The subjects for this study were 76 preservice elementary teachers enrolled in the second semester of an elementary mathematics content course of a large university. The group consisted of 4 males and 72 females. These students all had a prerequisite course in college algebra prior to enrolling in this course. Geometry and related measurement were topics encountered during the second half of the course.

The study took place during the middle of the semester just prior to the introduction of geometry and measurement. During the first part of the semester, the students had studied probability and statistics. In a previous course they had studied the number system and rational numbers.

The class was shown a projection of Figure 1. In addition each student was given a sheet of paper on which the same figure had been drawn. Subsequently, they were asked to respond, in writing, to the following:

1. Explain how you would find the perimeter of the shaded part of this figure (do not use formulas). 2. Explain how you would find the area of the shaded part of this figure (do not use formulas).

Questions were answered by the instructor as to what was meant by an explanation without formulas. They were instructed to tell, in sentence form, how they would go about finding the area. It was also stressed that actual answers were not necessary since no dimensions were given. The subjects were given as much time as they needed to complete the task.

Result and Discussion

The subjects expressed concern that they were unsure of their responses.
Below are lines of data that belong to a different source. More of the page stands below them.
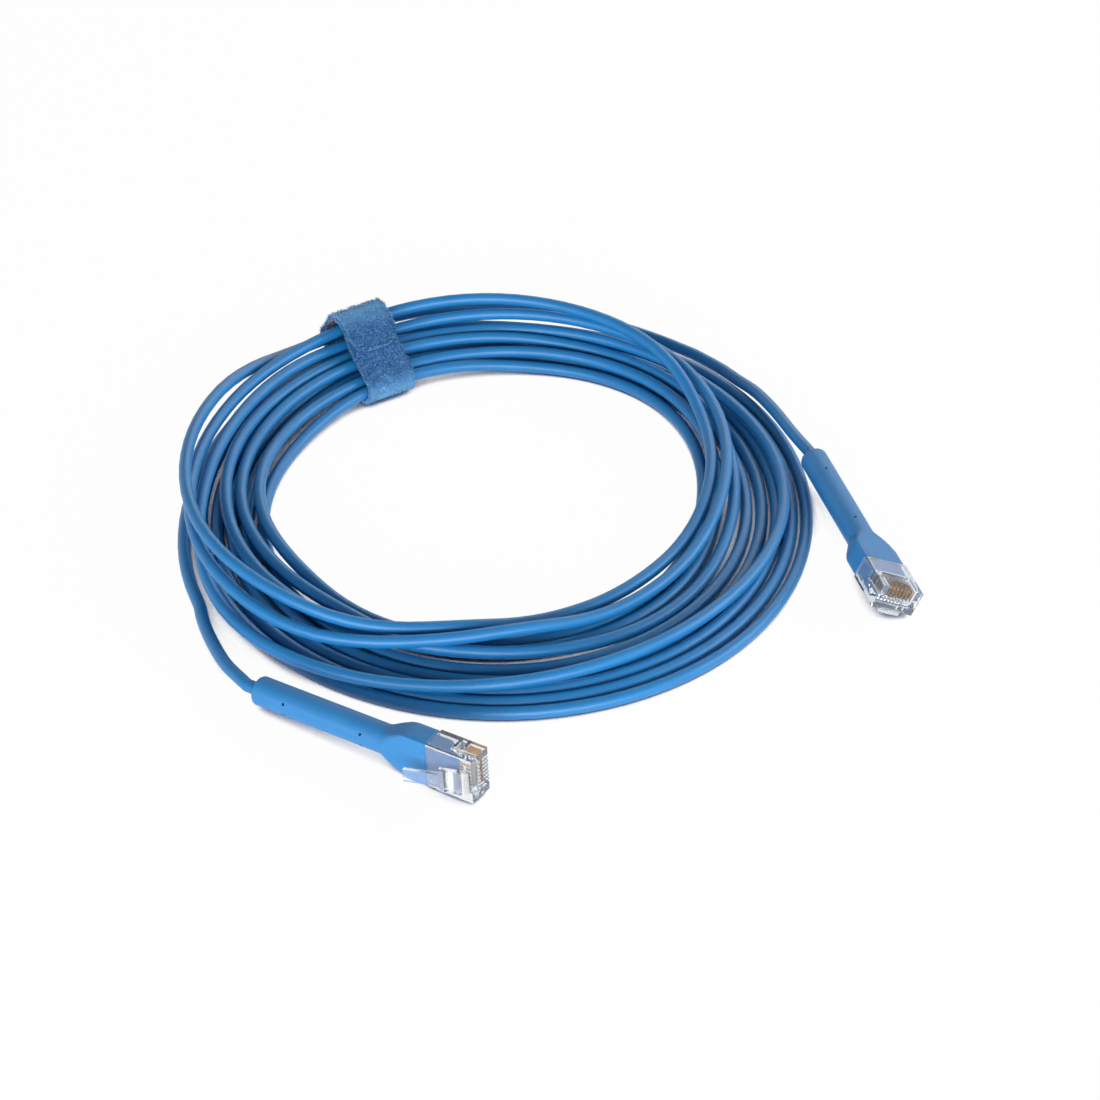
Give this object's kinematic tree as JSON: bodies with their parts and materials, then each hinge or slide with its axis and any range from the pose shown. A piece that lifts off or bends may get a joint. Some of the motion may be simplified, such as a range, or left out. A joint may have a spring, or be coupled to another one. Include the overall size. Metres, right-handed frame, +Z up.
{
  "type": "ethernet patch cable",
  "caption": "Slim network patch cable in a flat oval coil held by a hook-and-loop strap, with a clear latching eight-contact plug and a long moulded boot at each end.",
  "frame": {"origin": "centre of the lying cable in plan, on the surface it lies on", "axes": "+Z up from the surface, +Y along the longer side of the coil, away from the plug that lies across the front; +X towards the other plug"},
  "size_m": [0.1852, 0.2152, 0.0177],
  "materials": {
    "clear_plastic": "clear moulded polycarbonate, polished",
    "boot_plastic": "flexible PVC moulding, satin",
    "cord_jacket": "extruded PVC jacket, satin",
    "strap_fabric": "brushed loop fabric, hooks on the back",
    "contact_gold": "gold plated, bright",
    "wire_white_orange": "polyethylene wire insulation",
    "wire_orange": "polyethylene wire insulation",
    "wire_white_green": "polyethylene wire insulation",
    "wire_blue": "polyethylene wire insulation",
    "wire_white_blue": "polyethylene wire insulation",
    "wire_green": "polyethylene wire insulation",
    "wire_white_brown": "polyethylene wire insulation",
    "wire_brown": "polyethylene wire insulation"
  },
  "bodies": {
    "cable": {"plug_housing_a": "clear_plastic", "crimp_bar_a": "clear_plastic", "boot_a": "boot_plastic", "contact_a_1": "contact_gold", "conductor_a_1": "wire_white_orange", "contact_a_2": "contact_gold", "conductor_a_2": "wire_orange", "contact_a_3": "contact_gold", "conductor_a_3": "wire_white_green", "contact_a_4": "contact_gold", "conductor_a_4": "wire_blue", "contact_a_5": "contact_gold", "conductor_a_5": "wire_white_blue", "contact_a_6": "contact_gold", "conductor_a_6": "wire_green", "contact_a_7": "contact_gold", "conductor_a_7": "wire_white_brown", "contact_a_8": "contact_gold", "conductor_a_8": "wire_brown", "plug_housing_b": "clear_plastic", "crimp_bar_b": "clear_plastic", "boot_b": "boot_plastic", "contact_b_1": "contact_gold", "conductor_b_1": "wire_white_orange", "contact_b_2": "contact_gold", "conductor_b_2": "wire_orange", "contact_b_3": "contact_gold", "conductor_b_3": "wire_white_green", "contact_b_4": "contact_gold", "conductor_b_4": "wire_blue", "contact_b_5": "contact_gold", "conductor_b_5": "wire_white_blue", "contact_b_6": "contact_gold", "conductor_b_6": "wire_green", "contact_b_7": "contact_gold", "conductor_b_7": "wire_white_brown", "contact_b_8": "contact_gold", "conductor_b_8": "wire_brown", "coil": "cord_jacket", "pigtail_a": "cord_jacket", "pigtail_b": "cord_jacket", "tie_strap": "strap_fabric"},
    "latch_a_lever": {"latch_a": "clear_plastic"},
    "latch_b_lever": {"latch_b": "clear_plastic"}
  },
  "joints": [
    {"name": "latch_a_hinge", "type": "hinge", "parent": "cable", "child": "latch_a_lever", "pos_m": [-0.01699, -0.10623, 0.00659], "axis": [0.0365, -0.0239, -0.999], "range_deg": [0, 17], "stiffness_Nm_per_rad": 0.01},
    {"name": "latch_b_hinge", "type": "hinge", "parent": "cable", "child": "latch_b_lever", "pos_m": [0.08426, -0.03587, 0.00252], "axis": [0.8761, 0.2379, -0.4193], "range_deg": [-12, 5], "stiffness_Nm_per_rad": 0.01}
  ]
}
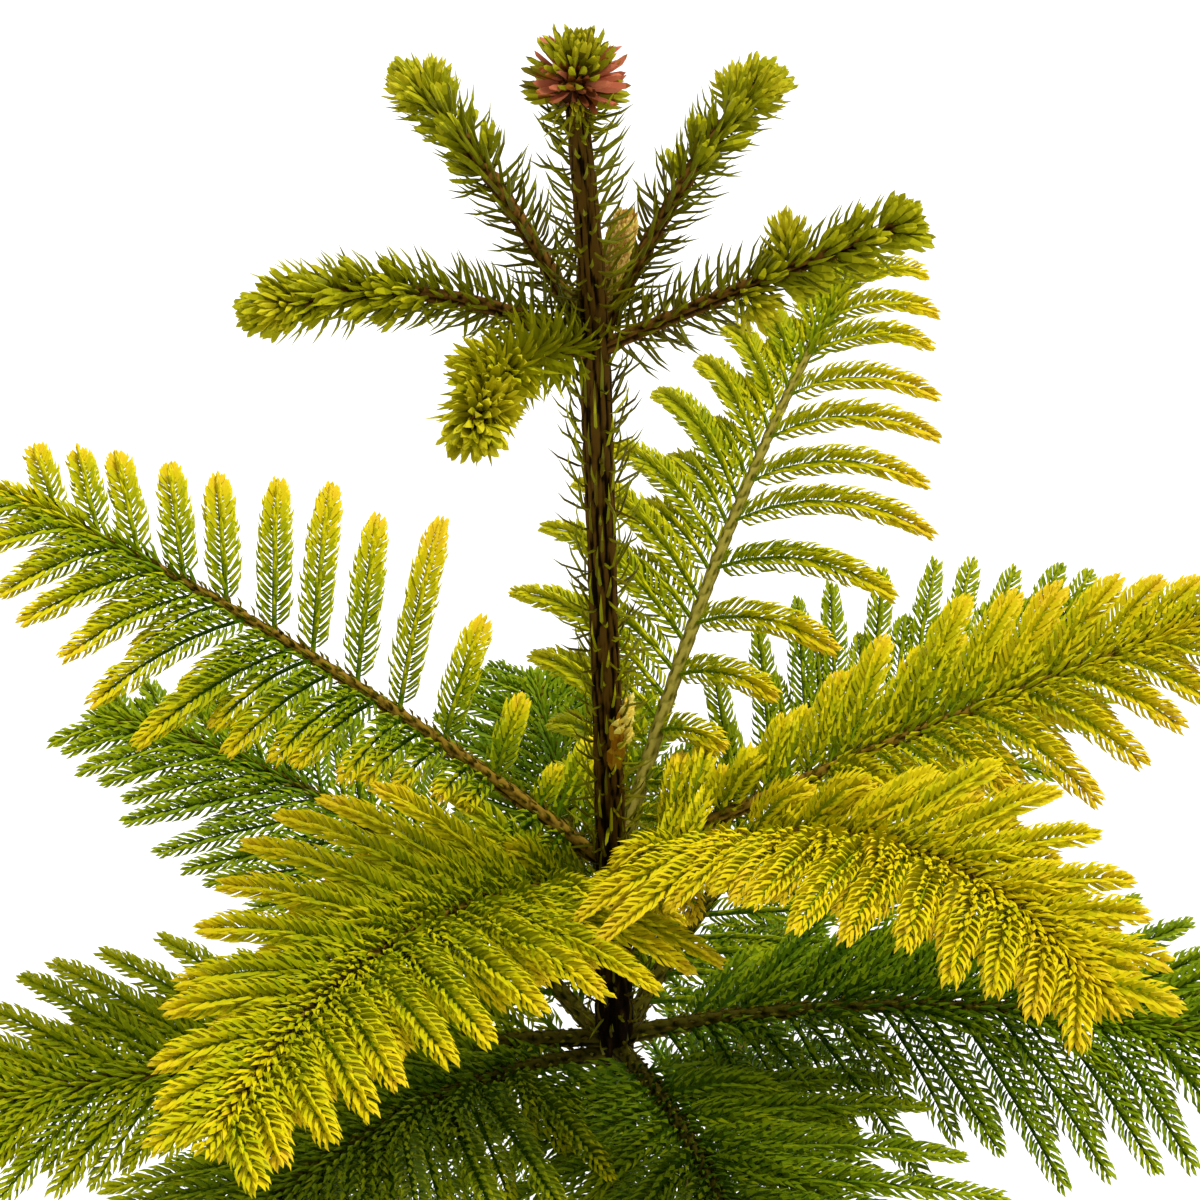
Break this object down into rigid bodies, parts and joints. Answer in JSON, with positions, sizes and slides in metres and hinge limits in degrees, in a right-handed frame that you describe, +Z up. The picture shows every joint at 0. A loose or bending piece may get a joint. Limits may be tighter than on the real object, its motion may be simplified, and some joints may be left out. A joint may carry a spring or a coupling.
{
  "type": "young norfolk island pine",
  "caption": "Young conifer with one straight tapering trunk and tiers of arched boughs, each carrying a flat comb of needle-clad twigs, rooted in the ground.",
  "frame": {"origin": "middle of the flat cut under the trunk, at ground level", "axes": "+Z up along the trunk, -Y towards the viewer, +X to the viewer's right"},
  "size_m": [0.8125, 0.7889, 1.3208],
  "materials": {
    "trunk_bark": "dark brown bark with upright ridged leaf bases",
    "bough_bark": "olive-brown young bark, finely ridged",
    "top_needles": "olive awl-shaped needles, yellow-green at the shoot tips",
    "upper_needles": "green to golden yellow awl-shaped needles, slightly waxy",
    "middle_needles": "deep green awl-shaped needles with yellow-green tips, slightly waxy",
    "lower_needles": "dark green awl-shaped needles, slightly waxy",
    "bud_scales": "yellow-green upright needles over salmon-red bud scales",
    "side_bud_scales": "dry tan overlapping scales, matt"
  },
  "bodies": {
    "root": {"trunk": "trunk_bark", "top_bough_1": "bough_bark", "top_mass_1": "top_needles", "top_bough_2": "bough_bark", "top_mass_2": "top_needles", "top_bough_3": "bough_bark", "top_mass_3": "top_needles", "top_bough_4": "bough_bark", "top_mass_4": "top_needles", "top_bough_5": "bough_bark", "top_mass_5": "top_needles", "upper_bough_1": "bough_bark", "upper_mass_1": "upper_needles", "upper_bough_2": "bough_bark", "upper_mass_2": "upper_needles", "upper_bough_3": "bough_bark", "upper_mass_3": "upper_needles", "upper_bough_4": "bough_bark", "upper_mass_4": "upper_needles", "upper_bough_5": "bough_bark", "upper_mass_5": "upper_needles", "middle_bough_1": "bough_bark", "middle_mass_1": "middle_needles", "middle_bough_2": "bough_bark", "middle_mass_2": "middle_needles", "middle_bough_3": "bough_bark", "middle_mass_3": "middle_needles", "middle_bough_4": "bough_bark", "middle_mass_4": "middle_needles", "middle_bough_5": "bough_bark", "middle_mass_5": "middle_needles", "middle_bough_6": "bough_bark", "middle_mass_6": "middle_needles", "middle_bough_7": "bough_bark", "middle_mass_7": "middle_needles", "lower_bough_1": "bough_bark", "lower_mass_1": "lower_needles", "lower_bough_2": "bough_bark", "lower_mass_2": "lower_needles", "lower_bough_3": "bough_bark", "lower_mass_3": "lower_needles", "lower_bough_4": "bough_bark", "lower_mass_4": "lower_needles", "lower_bough_5": "bough_bark", "lower_mass_5": "lower_needles", "terminal_bud": "bud_scales", "side_bud": "side_bud_scales"}
  },
  "joints": []
}
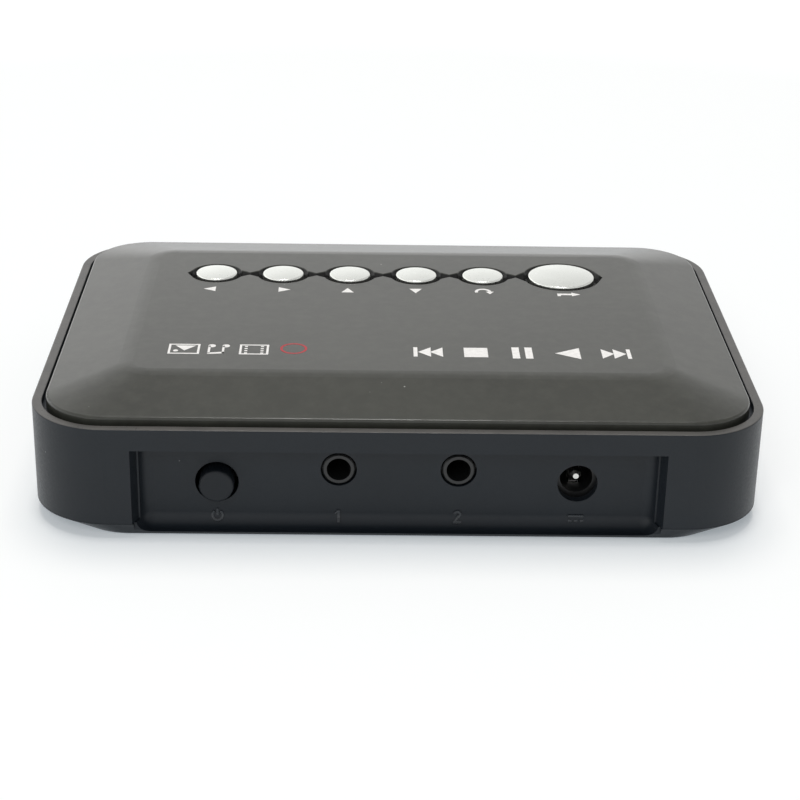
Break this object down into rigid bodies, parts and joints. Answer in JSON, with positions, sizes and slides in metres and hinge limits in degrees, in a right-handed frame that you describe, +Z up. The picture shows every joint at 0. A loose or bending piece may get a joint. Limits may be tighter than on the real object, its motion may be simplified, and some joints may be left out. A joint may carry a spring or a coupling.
{
  "type": "desktop media player",
  "caption": "Flat rounded desktop media player with a bevelled lid, a row of round silver keys and a recessed rear connector panel.",
  "frame": {"origin": "middle of the footprint, on the plane that the feet stand on", "axes": "+Z up; +Y towards the rear connector wall; +X to the right of a user who faces the front and looks along +Y"},
  "size_m": [0.11, 0.08, 0.022],
  "materials": {
    "housing_black": "fine spark texture, satin",
    "lid_black": "rubberised satin lacquer",
    "key_silver": "satin silver plating on moulded plastic",
    "plunger_black": "moulded",
    "power_key_black": "moulded, satin",
    "foot_rubber": "matt",
    "screw_steel": "black zinc plate",
    "board_laminate": "green solder mask on glass-fibre laminate",
    "moulded_black": "moulded",
    "stem_white": "moulded",
    "contact_brass": "plated",
    "spring_steel": "drawn wire",
    "sheet_steel": "nickel plated",
    "chip_epoxy": "moulded epoxy",
    "ferrite": "sintered",
    "sink_aluminium": "black anodised",
    "can_aluminium": "plain",
    "ceramic": "fired",
    "window_tint": "dark red tint",
    "lamp_lens": "diffused"
  },
  "bodies": {
    "case": {"audio_chip": "chip_epoxy", "av_jack": "moulded_black", "av_jack_contacts": "contact_brass", "board_screws": "screw_steel", "bottom_cover": "housing_black", "card_slot_base": "moulded_black", "card_slot_cover": "sheet_steel", "case_screws": "screw_steel", "chip_passives": "ceramic", "component_jack": "moulded_black", "component_jack_contacts": "contact_brass", "crystal": "sheet_steel", "dc_inlet": "moulded_black", "dc_inlet_leaf": "sheet_steel", "dc_inlet_pin": "sheet_steel", "electrolytic_capacitors": "can_aluminium", "flash_chip": "chip_epoxy", "frame_shell": "housing_black", "hdmi_shell": "sheet_steel", "hdmi_tongue": "moulded_black", "header_plug": "moulded_black", "header_socket": "moulded_black", "heat_sink": "sink_aluminium", "ir_receiver": "moulded_black", "ir_window": "window_tint", "key_board": "board_laminate", "key_board_screws": "screw_steel", "main_board": "board_laminate", "memory_chips": "chip_epoxy", "power_inductors": "ferrite", "power_regulators": "chip_epoxy", "power_switch_case": "moulded_black", "power_switch_spring": "spring_steel", "processor_chip": "chip_epoxy", "rubber_feet": "foot_rubber", "status_leds": "lamp_lens", "tact_switches": "moulded_black", "top_panel": "lid_black", "usb_shell": "sheet_steel", "usb_tongue": "moulded_black"},
    "key_enter": {"button_enter": "key_silver", "plunger_enter": "plunger_black"},
    "key_back": {"button_back": "key_silver", "plunger_back": "plunger_black"},
    "key_up": {"button_up": "key_silver", "plunger_up": "plunger_black"},
    "key_down": {"button_down": "key_silver", "plunger_down": "plunger_black"},
    "key_left": {"button_left": "key_silver", "plunger_left": "plunger_black"},
    "key_right": {"button_right": "key_silver", "plunger_right": "plunger_black"},
    "power_key": {"power_button": "power_key_black", "power_switch_stem": "stem_white"}
  },
  "joints": [
    {"name": "press_enter", "type": "slide", "parent": "case", "child": "key_enter", "axis": [0, 0, -1], "range_m": [0, 0.00025], "stiffness_N_per_m": 2000, "springref_m": -0.0002},
    {"name": "press_back", "type": "slide", "parent": "case", "child": "key_back", "axis": [0, 0, -1], "range_m": [0, 0.00025], "stiffness_N_per_m": 2000, "springref_m": -0.0002},
    {"name": "press_up", "type": "slide", "parent": "case", "child": "key_up", "axis": [0, 0, -1], "range_m": [0, 0.00025], "stiffness_N_per_m": 2000, "springref_m": -0.0002},
    {"name": "press_down", "type": "slide", "parent": "case", "child": "key_down", "axis": [0, 0, -1], "range_m": [0, 0.00025], "stiffness_N_per_m": 2000, "springref_m": -0.0002},
    {"name": "press_left", "type": "slide", "parent": "case", "child": "key_left", "axis": [0, 0, -1], "range_m": [0, 0.00025], "stiffness_N_per_m": 2000, "springref_m": -0.0002},
    {"name": "press_right", "type": "slide", "parent": "case", "child": "key_right", "axis": [0, 0, -1], "range_m": [0, 0.00025], "stiffness_N_per_m": 2000, "springref_m": -0.0002},
    {"name": "press_power", "type": "slide", "parent": "case", "child": "power_key", "axis": [0, -1, 0], "range_m": [0, 0.0016], "stiffness_N_per_m": 400, "springref_m": -0.0012, "deforming": ["power_switch_spring"]}
  ]
}
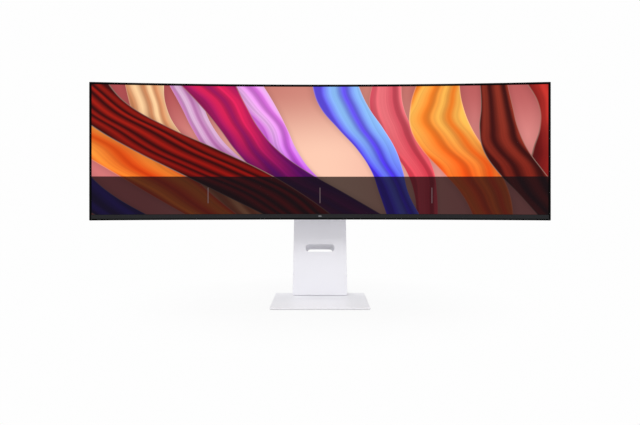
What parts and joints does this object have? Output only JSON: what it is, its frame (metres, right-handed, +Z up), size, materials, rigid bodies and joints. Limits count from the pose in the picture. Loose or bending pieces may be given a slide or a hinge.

Upon examination of the explanations, it was found that the preservice teachers were justified in their insecurities. Only 9 of the 76, or 11.8%, gave the correct reply for the perimeter problem. A total of 40, or 52.7%, answered correctly for the area problem.

A variety of strategies were used by the subjects for finding the perimeter (Table 1). The incorrect strategy used most often, 19 times, totally ignored the existence of the semicircle and advocated merely finding the perimeter of the rectangle. Approximately one-fourth of the preservice teachers thought that this was the correct way to work the perimeter portion of the problem.

Approximately 22% of the subjects worked the problem exactly as they would an area problem. These 17 responses indicated a confusion that linear measurement is somehow linked to area measurement. That is, the perimeter of the figure could be found by finding the perimeter of the rectangle and subtracting one-half of the perimeter of the circle. For the eight subjects who merely indicated the necessity of measuring, it is difficult to interpret the thought processes. This 10.5% of the subjects were assumed to have given a wrong answer even though they may or may not have known how to correctly find the perimeter. The explanations were not specific enough to make any conclusions.